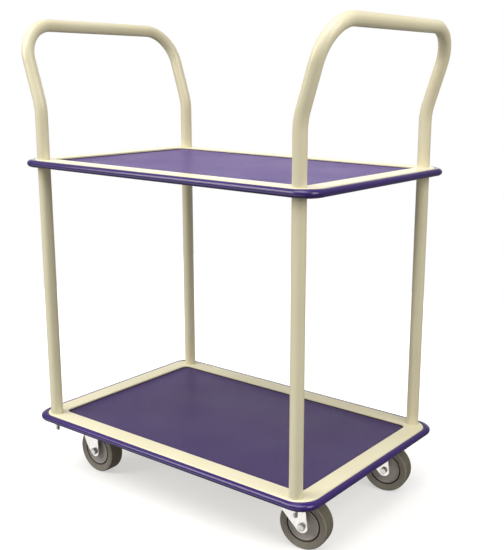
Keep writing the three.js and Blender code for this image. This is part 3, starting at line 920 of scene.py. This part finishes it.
def mat_sheet(name, node):
    """Vinyl sheet with softly rounded cut edges."""
    low, high = node_box(node)
    length, width, radius = high.x * 2, high.y * 2, RECESS_R - (RECESS_L / 2 - high.x)
    bm = bmesh.new()
    loops = []

    def ring(offset, z):
        loops.append(rr_loop(length - 2 * offset, width - 2 * offset, radius - offset, z, 12))

    ring(3.0, low.z)
    ring(0.4, low.z)
    ring(0.0, low.z + 0.4)
    for a in (0, 22.5, 45, 67.5, 90):
        r = 0.9
        ring(r - r * math.cos(math.radians(a)), high.z - r + r * math.sin(math.radians(a)))
    ring(6.0, high.z)
    loft(bm, loops)
    sheet = put(to_object(name, bm), "trolley", "deck_mat", VINYL, node)
    # The cut edge shows the sheet's black backing, and is drawn dark also as painted shade in the gap to the recess
    # wall.
    sheet.data.materials.append(GLUE_AND_SHADE)
    for f in sheet.data.polygons:
        if f.center.z / MM < high.z - 0.45:
            f.material_index = 1
    return sheet


mat_sheet("lower_vinyl_mat", "lower_mat")
mat_sheet("upper_vinyl_mat", "upper_mat")


def bumper_strip(name, node):
    """D strip with a lip along its upper and lower edges."""
    low, high = node_box(node)
    z1, z0 = high.z - 0.4, low.z
    t = (BUMPER_L - DECK_L) / 2
    r = 6.6
    outline = [(GAP, z0 + 0.5), (GAP + 0.5, z0)]
    outline += [(t - r - 1.6, z0), (t - r - 1.2, z0 + 0.28), (t - r - 0.7, z0 + 0.05)]
    outline += arc(t - r, z0 + r, r, -90, 0, 9)
    outline += arc(t - r, z1 - r, r, 0, 90, 9)
    outline += [(t - r - 0.7, z1 - 0.05), (t - r - 1.2, z1 - 0.28), (t - r - 1.6, z1)]
    outline += [(GAP + 0.5, z1), (GAP, z1 - 0.5)]
    bm = bmesh.new()
    # The strip swells a little where it is pulled round each corner.
    loops, n, middle = [], 16, (z0 + z1) / 2
    for o, z in outline:
        radius = DECK_R + o - (DECK_R + t - BUMPER_R) * (o - GAP) / (t - GAP)
        loops.append(
            [
                (x, y, middle + (z - middle) * (1 + 0.10 * math.sin(math.pi * (k % (n + 1)) / n)))
                for k, (x, y, _) in enumerate(rr_loop(DECK_L + 2 * o, DECK_W + 2 * o, radius, z, n))
            ]
        )
    loft(bm, loops, close=True)
    return put(to_object(name, bm, 40), "trolley", "bumper", PVC, node)


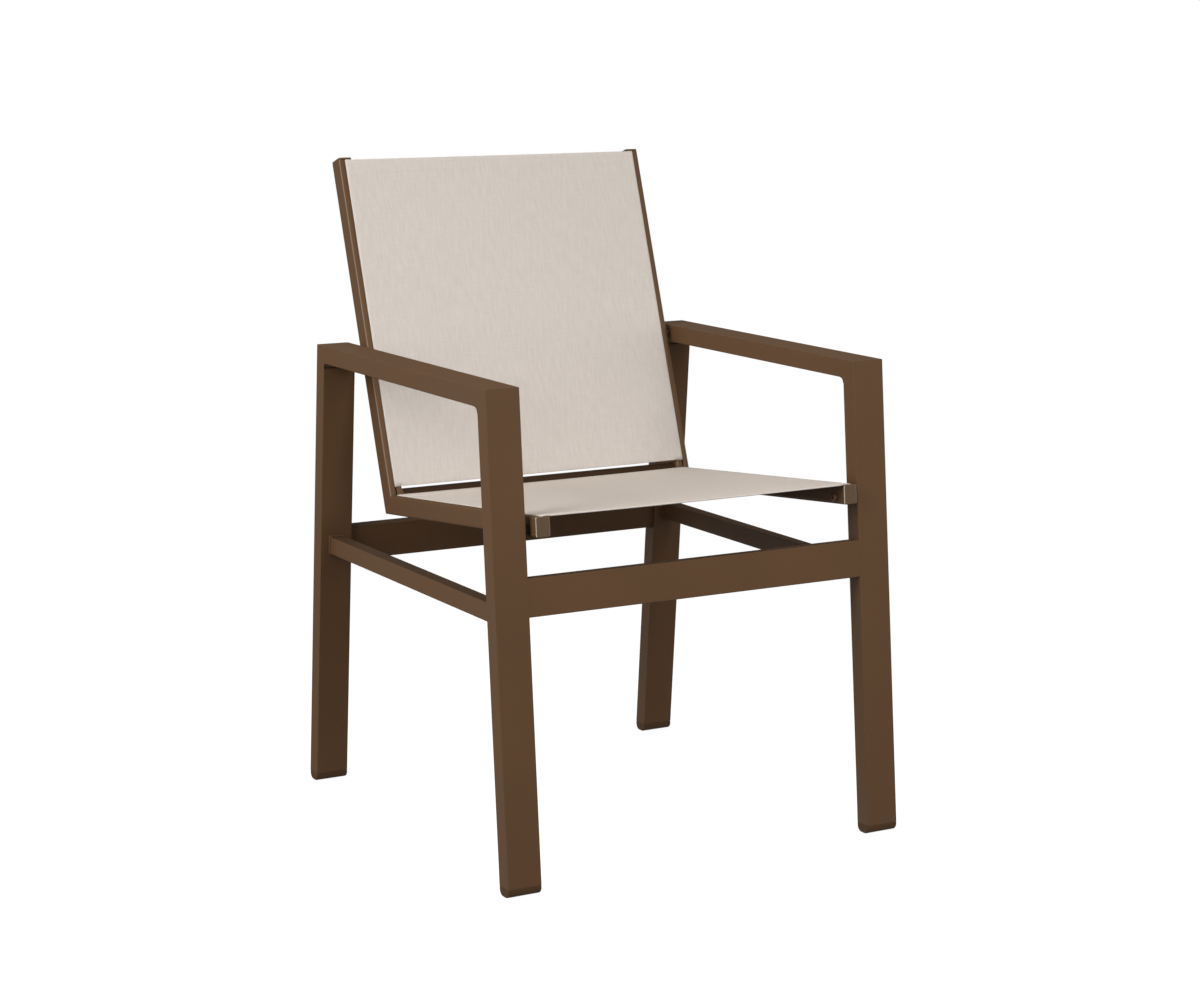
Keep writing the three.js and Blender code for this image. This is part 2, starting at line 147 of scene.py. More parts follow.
def blendColours(tree, factor, a, b, place=(0, 0)):
    node = addNode(tree, "ShaderNodeMix", place, data_type="RGBA")
    feed(tree, factor, node.inputs[0])
    feed(tree, a, node.inputs[6])
    feed(tree, b, node.inputs[7])
    return node.outputs[2]


def remap(tree, value, fromLow, fromHigh, toLow, toHigh, place=(0, 0)):
    node = addNode(tree, "ShaderNodeMapRange", place)
    for socket, item in zip(node.inputs, (value, fromLow, fromHigh, toLow, toHigh)):
        feed(tree, item, socket)
    return node.outputs[0]


def noiseAt(tree, vector, scale, detail, place=(0, 0)):
    node = addNode(tree, "ShaderNodeTexNoise", place)
    tree.links.new(vector, node.inputs["Vector"])
    feed(tree, scale, node.inputs["Scale"])
    node.inputs["Detail"].default_value = detail
    return node.outputs[0]


def newGroup(name, inputs, outputs):
    group = bpy.data.node_groups.new(name, "ShaderNodeTree")
    for label, kind, value in inputs:
        socket = group.interface.new_socket(name=label, in_out="INPUT", socket_type="NodeSocket" + kind)
        if value is not None:
            socket.default_value = value
    for label, kind in outputs:
        group.interface.new_socket(name=label, in_out="OUTPUT", socket_type="NodeSocket" + kind)
    return group, addNode(group, "NodeGroupInput", (-4, 0)), addNode(group, "NodeGroupOutput", (8, 0))


def placeGroup(tree, group, place, **values):
    node = addNode(tree, "ShaderNodeGroup", place, node_tree=group)
    for name, value in values.items():
        label = "".join(" " + letter if letter.isupper() else letter for letter in name)
        feed(tree, value, node.inputs[label[0].upper() + label[1:]])
    return node


def srgb(red, green, blue):
    # a colour as a paint chart gives it, 0 to 255
    def level(value):
        share = value / 255
        return share / 12.92 if share <= 0.04045 else ((share + 0.055) / 1.055) ** 2.4

    return (level(red), level(green), level(blue), 1)


# Shared effects

effects = {
    "noiseReach": (0.3, 0.7),  # most of a noise's values lie between these
    "turnReach": (0.99, 0.8),  # rounded normal against true one: wear starts, wear is full
    "wearPatches": (0.35, 0.65),
    "leastWear": 0.25,
    "swellScale": 0.3,
    "speckReach": (0.55, 0.75),
    "upwardReach": (0.4, 1.0),
    "filmScale": 35.0,
}


def makeEdgeWearAndHighlight():
    # lighter paint where a surface turns sharply: partly rubbed paint, partly a painted highlight along the
    # edges
    group, given, out = newGroup(
        "edgeWear",
        [
            ("Vector", "Vector", None),
            ("Color", "Color", None),
            ("Worn Color", "Color", None),
            ("Radius", "Float", 0.0015),
            ("Amount", "Float", 0.3),
            ("Patch Scale", "Float", 60.0),
        ],
        [("Color", "Color"), ("Mask", "Float")],
    )
    rounded = addNode(group, "ShaderNodeBevel", (-2, 1), samples=6)
    group.links.new(given.outputs["Radius"], rounded.inputs["Radius"])
    surface = addNode(group, "ShaderNodeNewGeometry", (-2, 2))
    turn = addNode(group, "ShaderNodeVectorMath", (-1, 1), operation="DOT_PRODUCT")
    group.links.new(rounded.outputs[0], turn.inputs[0])
    group.links.new(surface.outputs["Normal"], turn.inputs[1])
    edge = remap(group, turn.outputs["Value"], *effects["turnReach"], 0.0, 1.0, (0, 1))
    patches = noiseAt(group, given.outputs["Vector"], given.outputs["Patch Scale"], 4, (0, 2))
    patchy = remap(group, patches, *effects["wearPatches"], effects["leastWear"], 1.0, (1, 2))
    mask = calc(group, "MULTIPLY", edge, patchy, (2, 1))
    mask = calc(group, "MULTIPLY", mask, given.outputs["Amount"], (3, 1), clamp=True)
    colour = blendColours(group, mask, given.outputs["Color"], given.outputs["Worn Color"], (4, 0))
    group.links.new(colour, out.inputs["Color"])
    group.links.new(mask, out.inputs["Mask"])
    return group


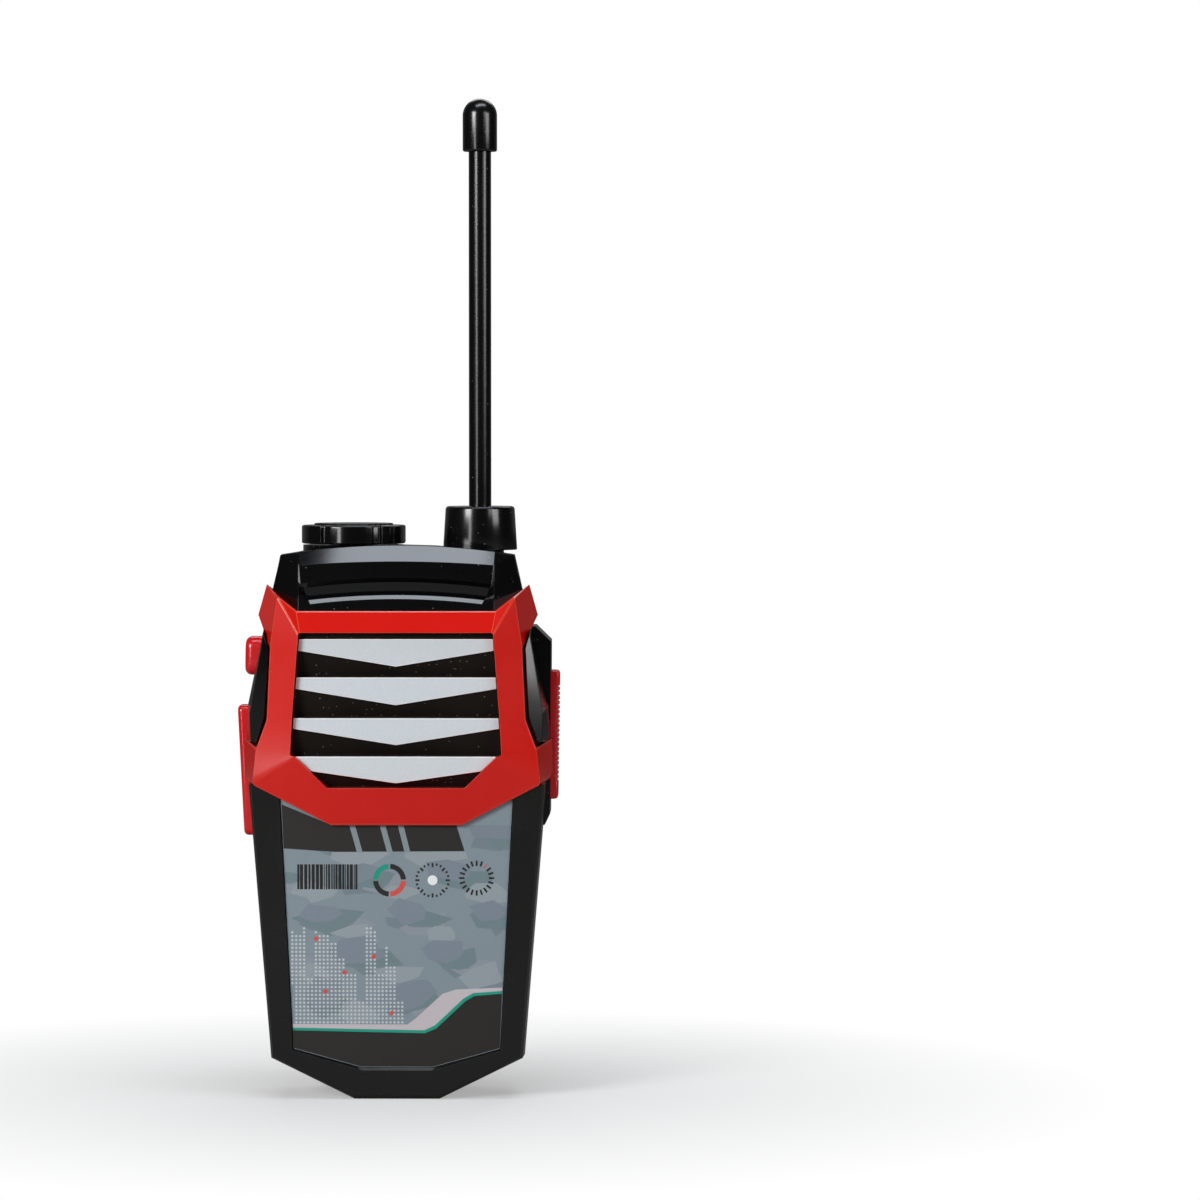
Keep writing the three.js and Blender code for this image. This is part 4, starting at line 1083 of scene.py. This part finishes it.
rear_shell = softened("rear_case", 0.35, gloss_black, 20)
fasten(rear_shell, "handset", "black_abs", "rear_case")
door = softened("battery_door", 0.25, grained_black)
fasten(door, "battery_door", "black_abs", "battery_door")
clip = softened("belt_clip", 0.3, gloss_black)
fasten(clip, "belt_clip", "black_abs", "belt_clip")

# %% [markdown]
# ## Screws
# The screws that show have a cross recess. A cross is a ring too: at each angle its radius is the
# nearer of the arm's end and the arm's side, so the recess is two more rings of the same turned part.


# %% Cross-head screws
def cross_radius(angle, reach, half_width):
    """The radius of a plus sign at an angle: the nearer of its arm's end and its arm's side."""
    off_axis = (angle + np.pi / 4) % (np.pi / 2) - np.pi / 4
    side = half_width / np.maximum(np.abs(np.sin(off_axis)), 1e-6)
    return np.minimum(reach / np.cos(off_axis), side)


def cross_screw(node, shank, head, crown, floor_depth, stations=96):
    """A screw along y, facing +y. shank and head are radii, crown how far the head stands up."""
    low, high = box_mm(node)
    centre = (low + high) / 2
    top = high[1]
    angle = np.linspace(0, 2 * np.pi, stations, endpoint=False)
    flat = np.ones(stations)
    rings = [
        (0.05 * flat, low[1]), (shank * flat, low[1] + 0.8), (shank * flat, top - crown - 1.0),
        (head * flat, top - crown - 1.0), (head * flat, top - crown),
        ((head - 0.15) * flat, top - crown + 0.15), ((head - 0.75) * flat, top - 0.05),
        (cross_radius(angle, 0.5 * head, 0.16 * head), top),
        (cross_radius(angle, 0.42 * head, 0.12 * head), top - floor_depth),
    ]
    points = [
        np.stack([centre[0] + r * np.cos(angle), np.full(stations, y), centre[2] + r * np.sin(angle)], -1)
        for r, y in rings
    ]
    return smooth(loft(node + "_cross_head", points, zinc), 25)


for number in range(1, 5):
    screw = cross_screw(f"case_screw_{number}", 1.35, 2.8, 0.7, 1.0)
    fasten(screw, "handset", "steel", f"case_screw_{number}")
door_screw = cross_screw("door_screw", 1.15, 2.6, 0.6, 0.9)
fasten(door_screw, "battery_door", "steel", "door_screw")

# %% [markdown]
# ## Clip spring
# The belt clip closes by a torsion spring: a few turns of wire round the pin, with one leg on the
# shell and the other under the clip. It is a ring of points carried along that path.

# %% Torsion spring
pin = middle("clip_pin")
COIL = {"r": 1.75, "wire": 0.3, "half": 2.2, "turns": 3}
t = np.linspace(0, 1, 97)
around = 2 * np.pi * COIL["turns"] * t
coil = np.stack(
    [
        COIL["half"] * (2 * t - 1),
        pin[1] - COIL["r"] * np.sin(around),
        pin[2] + COIL["r"] * np.cos(around),
    ],
    -1,
)
clip_leg = np.array([(-COIL["half"], 22.0, 118.0), (-COIL["half"], 21.4, 115.5)])
shell_leg = np.array([(COIL["half"], 18.8, 115.5), (COIL["half"], 17.5, 118.0)])
path = np.concatenate([clip_leg, coil, shell_leg])
along = np.gradient(path, axis=0)
along /= np.linalg.norm(along, axis=1)[:, None]
up = np.cross(along, [1.0, 0.0, 0.0])
up /= np.linalg.norm(up, axis=1)[:, None]
out = np.cross(up, along)
turn = np.linspace(0, 2 * np.pi, 12, endpoint=False)[:, None, None]
wire = path + COIL["wire"] * (np.cos(turn) * up + np.sin(turn) * out)
spring = smooth(loft("clip_spring_wire", wire.transpose(1, 0, 2), zinc), 50)
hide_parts("clip_spring")
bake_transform(spring)

# %% Battery
cell = softened("battery", 0.9, jacket, 50)
fasten(cell, "handset", "battery_jacket", "battery")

_GIVEN REQUEST_
Look through the entries above. Extract each line with the word "this".

_CORRECT RESPONSE_
Keep writing the three.js and Blender code for this image. This is part 3, starting at line 920 of scene.py. This part finishes it.
Keep writing the three.js and Blender code for this image. This is part 2, starting at line 147 of scene.py. More parts follow.
Keep writing the three.js and Blender code for this image. This is part 4, starting at line 1083 of scene.py. This part finishes it.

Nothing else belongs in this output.